[SUPPLIED DATA]:
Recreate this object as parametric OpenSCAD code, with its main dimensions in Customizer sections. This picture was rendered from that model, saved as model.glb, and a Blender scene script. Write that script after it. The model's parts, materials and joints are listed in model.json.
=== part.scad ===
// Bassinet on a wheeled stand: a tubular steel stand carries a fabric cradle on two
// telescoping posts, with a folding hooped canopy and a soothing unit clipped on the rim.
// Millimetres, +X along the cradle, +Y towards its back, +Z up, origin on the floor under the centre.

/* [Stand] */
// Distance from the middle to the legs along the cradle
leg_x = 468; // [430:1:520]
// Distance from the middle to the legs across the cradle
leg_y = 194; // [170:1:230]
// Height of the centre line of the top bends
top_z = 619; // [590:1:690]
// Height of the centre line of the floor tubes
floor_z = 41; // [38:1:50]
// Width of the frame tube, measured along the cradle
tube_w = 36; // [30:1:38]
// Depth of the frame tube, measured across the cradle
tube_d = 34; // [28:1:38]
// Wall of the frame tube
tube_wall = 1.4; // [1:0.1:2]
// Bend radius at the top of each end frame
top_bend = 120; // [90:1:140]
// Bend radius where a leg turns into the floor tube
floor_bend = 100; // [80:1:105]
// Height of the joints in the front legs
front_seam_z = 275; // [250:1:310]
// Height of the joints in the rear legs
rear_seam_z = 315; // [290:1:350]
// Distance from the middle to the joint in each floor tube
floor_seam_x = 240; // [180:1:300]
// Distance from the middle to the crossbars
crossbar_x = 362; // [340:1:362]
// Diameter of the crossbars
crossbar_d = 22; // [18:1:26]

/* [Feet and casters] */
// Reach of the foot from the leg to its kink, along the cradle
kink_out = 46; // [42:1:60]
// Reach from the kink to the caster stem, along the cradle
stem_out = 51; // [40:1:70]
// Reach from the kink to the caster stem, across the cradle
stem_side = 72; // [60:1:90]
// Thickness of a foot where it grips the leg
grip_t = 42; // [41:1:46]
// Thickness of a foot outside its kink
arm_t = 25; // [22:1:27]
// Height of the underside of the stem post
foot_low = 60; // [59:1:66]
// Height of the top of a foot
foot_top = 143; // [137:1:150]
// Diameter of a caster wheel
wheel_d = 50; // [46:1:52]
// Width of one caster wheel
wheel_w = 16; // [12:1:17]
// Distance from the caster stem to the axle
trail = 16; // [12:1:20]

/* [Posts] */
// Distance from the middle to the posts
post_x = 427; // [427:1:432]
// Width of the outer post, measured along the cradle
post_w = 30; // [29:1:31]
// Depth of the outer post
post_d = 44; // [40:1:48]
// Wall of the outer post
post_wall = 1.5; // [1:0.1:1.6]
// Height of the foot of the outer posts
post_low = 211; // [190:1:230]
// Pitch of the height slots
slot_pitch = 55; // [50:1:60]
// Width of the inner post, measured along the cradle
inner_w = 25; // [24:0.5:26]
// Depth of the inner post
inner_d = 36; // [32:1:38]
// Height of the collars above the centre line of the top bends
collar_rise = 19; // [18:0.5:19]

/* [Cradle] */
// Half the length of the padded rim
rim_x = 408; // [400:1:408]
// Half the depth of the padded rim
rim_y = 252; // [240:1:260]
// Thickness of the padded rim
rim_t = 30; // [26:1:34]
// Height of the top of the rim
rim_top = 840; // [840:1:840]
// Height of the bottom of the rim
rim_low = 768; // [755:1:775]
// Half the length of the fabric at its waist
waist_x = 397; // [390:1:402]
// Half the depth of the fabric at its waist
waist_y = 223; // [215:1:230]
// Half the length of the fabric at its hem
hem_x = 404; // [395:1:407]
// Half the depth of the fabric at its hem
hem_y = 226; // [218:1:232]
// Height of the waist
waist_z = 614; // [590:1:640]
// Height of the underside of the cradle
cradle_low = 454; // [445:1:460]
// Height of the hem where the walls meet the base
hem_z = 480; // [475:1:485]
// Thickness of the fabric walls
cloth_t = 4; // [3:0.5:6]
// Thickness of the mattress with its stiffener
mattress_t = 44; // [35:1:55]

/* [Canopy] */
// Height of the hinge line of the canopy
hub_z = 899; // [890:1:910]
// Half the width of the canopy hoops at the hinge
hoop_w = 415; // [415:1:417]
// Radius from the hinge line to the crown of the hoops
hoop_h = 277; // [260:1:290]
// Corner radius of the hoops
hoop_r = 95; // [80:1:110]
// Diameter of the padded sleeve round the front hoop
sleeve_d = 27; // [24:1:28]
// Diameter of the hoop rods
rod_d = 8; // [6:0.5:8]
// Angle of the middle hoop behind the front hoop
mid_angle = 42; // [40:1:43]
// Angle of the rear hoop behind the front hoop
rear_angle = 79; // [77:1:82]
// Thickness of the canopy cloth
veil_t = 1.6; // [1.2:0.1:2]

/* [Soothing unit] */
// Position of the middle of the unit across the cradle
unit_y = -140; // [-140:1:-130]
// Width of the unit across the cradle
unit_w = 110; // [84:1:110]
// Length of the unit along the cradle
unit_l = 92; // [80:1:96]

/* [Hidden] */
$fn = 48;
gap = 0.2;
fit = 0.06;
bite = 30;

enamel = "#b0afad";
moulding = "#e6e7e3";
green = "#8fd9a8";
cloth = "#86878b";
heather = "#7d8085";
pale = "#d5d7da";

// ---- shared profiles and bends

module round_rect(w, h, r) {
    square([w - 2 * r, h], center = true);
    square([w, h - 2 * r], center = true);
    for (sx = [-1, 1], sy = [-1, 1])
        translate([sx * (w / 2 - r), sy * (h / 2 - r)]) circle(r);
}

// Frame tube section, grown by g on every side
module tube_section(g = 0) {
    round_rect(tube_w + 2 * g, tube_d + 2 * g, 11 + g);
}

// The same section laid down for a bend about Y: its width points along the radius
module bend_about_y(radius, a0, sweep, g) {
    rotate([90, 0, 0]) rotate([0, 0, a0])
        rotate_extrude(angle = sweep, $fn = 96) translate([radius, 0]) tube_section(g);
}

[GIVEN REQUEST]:
Extract the full listing above without altering anything.

[WORKED ANSWER]:
Recreate this object as parametric OpenSCAD code, with its main dimensions in Customizer sections. This picture was rendered from that model, saved as model.glb, and a Blender scene script. Write that script after it. The model's parts, materials and joints are listed in model.json.
=== part.scad ===
// Bassinet on a wheeled stand: a tubular steel stand carries a fabric cradle on two
// telescoping posts, with a folding hooped canopy and a soothing unit clipped on the rim.
// Millimetres, +X along the cradle, +Y towards its back, +Z up, origin on the floor under the centre.

/* [Stand] */
// Distance from the middle to the legs along the cradle
leg_x = 468; // [430:1:520]
// Distance from the middle to the legs across the cradle
leg_y = 194; // [170:1:230]
// Height of the centre line of the top bends
top_z = 619; // [590:1:690]
// Height of the centre line of the floor tubes
floor_z = 41; // [38:1:50]
// Width of the frame tube, measured along the cradle
tube_w = 36; // [30:1:38]
// Depth of the frame tube, measured across the cradle
tube_d = 34; // [28:1:38]
// Wall of the frame tube
tube_wall = 1.4; // [1:0.1:2]
// Bend radius at the top of each end frame
top_bend = 120; // [90:1:140]
// Bend radius where a leg turns into the floor tube
floor_bend = 100; // [80:1:105]
// Height of the joints in the front legs
front_seam_z = 275; // [250:1:310]
// Height of the joints in the rear legs
rear_seam_z = 315; // [290:1:350]
// Distance from the middle to the joint in each floor tube
floor_seam_x = 240; // [180:1:300]
// Distance from the middle to the crossbars
crossbar_x = 362; // [340:1:362]
// Diameter of the crossbars
crossbar_d = 22; // [18:1:26]

/* [Feet and casters] */
// Reach of the foot from the leg to its kink, along the cradle
kink_out = 46; // [42:1:60]
// Reach from the kink to the caster stem, along the cradle
stem_out = 51; // [40:1:70]
// Reach from the kink to the caster stem, across the cradle
stem_side = 72; // [60:1:90]
// Thickness of a foot where it grips the leg
grip_t = 42; // [41:1:46]
// Thickness of a foot outside its kink
arm_t = 25; // [22:1:27]
// Height of the underside of the stem post
foot_low = 60; // [59:1:66]
// Height of the top of a foot
foot_top = 143; // [137:1:150]
// Diameter of a caster wheel
wheel_d = 50; // [46:1:52]
// Width of one caster wheel
wheel_w = 16; // [12:1:17]
// Distance from the caster stem to the axle
trail = 16; // [12:1:20]

/* [Posts] */
// Distance from the middle to the posts
post_x = 427; // [427:1:432]
// Width of the outer post, measured along the cradle
post_w = 30; // [29:1:31]
// Depth of the outer post
post_d = 44; // [40:1:48]
// Wall of the outer post
post_wall = 1.5; // [1:0.1:1.6]
// Height of the foot of the outer posts
post_low = 211; // [190:1:230]
// Pitch of the height slots
slot_pitch = 55; // [50:1:60]
// Width of the inner post, measured along the cradle
inner_w = 25; // [24:0.5:26]
// Depth of the inner post
inner_d = 36; // [32:1:38]
// Height of the collars above the centre line of the top bends
collar_rise = 19; // [18:0.5:19]

/* [Cradle] */
// Half the length of the padded rim
rim_x = 408; // [400:1:408]
// Half the depth of the padded rim
rim_y = 252; // [240:1:260]
// Thickness of the padded rim
rim_t = 30; // [26:1:34]
// Height of the top of the rim
rim_top = 840; // [840:1:840]
// Height of the bottom of the rim
rim_low = 768; // [755:1:775]
// Half the length of the fabric at its waist
waist_x = 397; // [390:1:402]
// Half the depth of the fabric at its waist
waist_y = 223; // [215:1:230]
// Half the length of the fabric at its hem
hem_x = 404; // [395:1:407]
// Half the depth of the fabric at its hem
hem_y = 226; // [218:1:232]
// Height of the waist
waist_z = 614; // [590:1:640]
// Height of the underside of the cradle
cradle_low = 454; // [445:1:460]
// Height of the hem where the walls meet the base
hem_z = 480; // [475:1:485]
// Thickness of the fabric walls
cloth_t = 4; // [3:0.5:6]
// Thickness of the mattress with its stiffener
mattress_t = 44; // [35:1:55]

/* [Canopy] */
// Height of the hinge line of the canopy
hub_z = 899; // [890:1:910]
// Half the width of the canopy hoops at the hinge
hoop_w = 415; // [415:1:417]
// Radius from the hinge line to the crown of the hoops
hoop_h = 277; // [260:1:290]
// Corner radius of the hoops
hoop_r = 95; // [80:1:110]
// Diameter of the padded sleeve round the front hoop
sleeve_d = 27; // [24:1:28]
// Diameter of the hoop rods
rod_d = 8; // [6:0.5:8]
// Angle of the middle hoop behind the front hoop
mid_angle = 42; // [40:1:43]
// Angle of the rear hoop behind the front hoop
rear_angle = 79; // [77:1:82]
// Thickness of the canopy cloth
veil_t = 1.6; // [1.2:0.1:2]

/* [Soothing unit] */
// Position of the middle of the unit across the cradle
unit_y = -140; // [-140:1:-130]
// Width of the unit across the cradle
unit_w = 110; // [84:1:110]
// Length of the unit along the cradle
unit_l = 92; // [80:1:96]

/* [Hidden] */
$fn = 48;
gap = 0.2;
fit = 0.06;
bite = 30;

enamel = "#b0afad";
moulding = "#e6e7e3";
green = "#8fd9a8";
cloth = "#86878b";
heather = "#7d8085";
pale = "#d5d7da";

// ---- shared profiles and bends

module round_rect(w, h, r) {
    square([w - 2 * r, h], center = true);
    square([w, h - 2 * r], center = true);
    for (sx = [-1, 1], sy = [-1, 1])
        translate([sx * (w / 2 - r), sy * (h / 2 - r)]) circle(r);
}

// Frame tube section, grown by g on every side
module tube_section(g = 0) {
    round_rect(tube_w + 2 * g, tube_d + 2 * g, 11 + g);
}

// The same section laid down for a bend about Y: its width points along the radius
module bend_about_y(radius, a0, sweep, g) {
    rotate([90, 0, 0]) rotate([0, 0, a0])
        rotate_extrude(angle = sweep, $fn = 96) translate([radius, 0]) tube_section(g);
}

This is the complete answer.